Soon, the couple asked to be baptized. And a ministry was born. Within a year, Morris was meeting with 10 small groups of Chinese students each week.
“Really, God opened that door,” Morris said. “I had never studied with the Chinese. I don’t know any language. They were open. We were open. Because they were open we just studied with them.”
FROM CONVERTS TO LEADERS
For the next decade, Morris and a few members of the South Baton Rouge church studied with Chinese students and their friends and family.
The ministry grew.
“The fact that they didn’t speak any Chinese and accomplished what they did was remarkable,” said David Finch, whom South Baton Rouge hired in 1997 as a full-time minister to the Chinese population.
David Finch (PHOTO BY JOAN NEE)
Finch understood that the new converts needed to take leadership roles. He encouraged the men to say prayers and serve communion during Sunday worship. Eventually, the men formed a committee to oversee the ministry. The church now has three Chinese deacons.
“You stretch people slowly until they get a little more faith and confidence and they excel,” Finch said. “Once they start taking leadership, that changes everything.”
Because most of the Chinese members are students, many leave after graduation. However, enough have found jobs locally that the ministry maintains a foundation of mature Christians, Finch said.
The Liangs now live in Toronto. Other converts, including Jinshan Wang, have stayed in Baton Rouge. Wang serves as one of the deacons.
Through small-group ministry, the Chinese Christians reach out to their non-Christian countrymen.
“What we have is unique,” Finch said. “We have an opportunity for two cultures to come together and at the same time to meet the needs of those Chinese who need opportunities to study.”
At the South Baton Rouge Church of Christ, Jingtao Feng baptizes a woman from China after studying the Bible with her. (PHOTO BY QIONGFANG NI)
Longtime church members including Sue Carter have watched the Chinese ministry grow and add to the congregation’s diversity.
“Our church represents the make-up of our city,” Carter said.
New generations of Chinese believers have raised their children in the church, said Lance Hendrix, who directs Camp Smiling Acres, which serves Churches of Christ in the area.

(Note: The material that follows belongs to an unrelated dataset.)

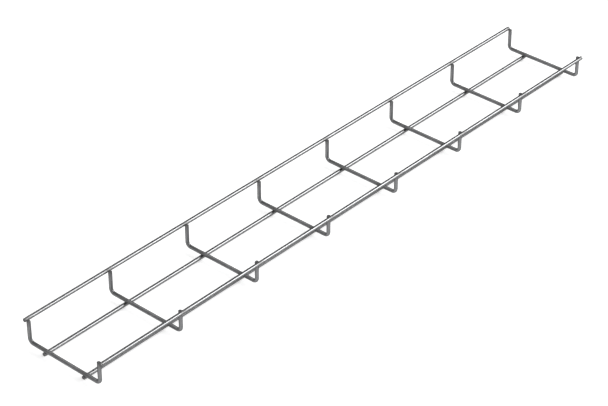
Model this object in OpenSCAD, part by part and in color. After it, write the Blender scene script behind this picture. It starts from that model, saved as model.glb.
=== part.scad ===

“They really focus in on some of the fundamentals” of the Christian faith, Hendrix said, “and they don’t really get caught up in what I would call the peripheral elements.”
Gene Fu signs a piece of art that reads “Jesus is the Lord of our House” in Chinese. The art was framed and given to volunteers who helped the Chinese ministry grow. (PHOTO BY KYLE PEVETO)
The Chinese members hope to spread God’s word in their home nation, where interest in Christianity is on the rise. The Pew Research Center estimates that as much as 5 percent of the nation’s 1.3 billion souls now profess Christ as Lord.
Three years ago, the Chinese ministry of the South Baton Rouge church started supporting mission efforts in China. They devote about one-third of the Chinese ministry’s budget to the work, and the congregation’s missions committee has promised to match it.
For all of those back home who don’t yet know God, the love of Christ will change their lives, Erhei Liang said.
“We have hope,” he said. “I think Christianity is the most wonderful thing on the earth. To live in that life is the ideal life in this world.”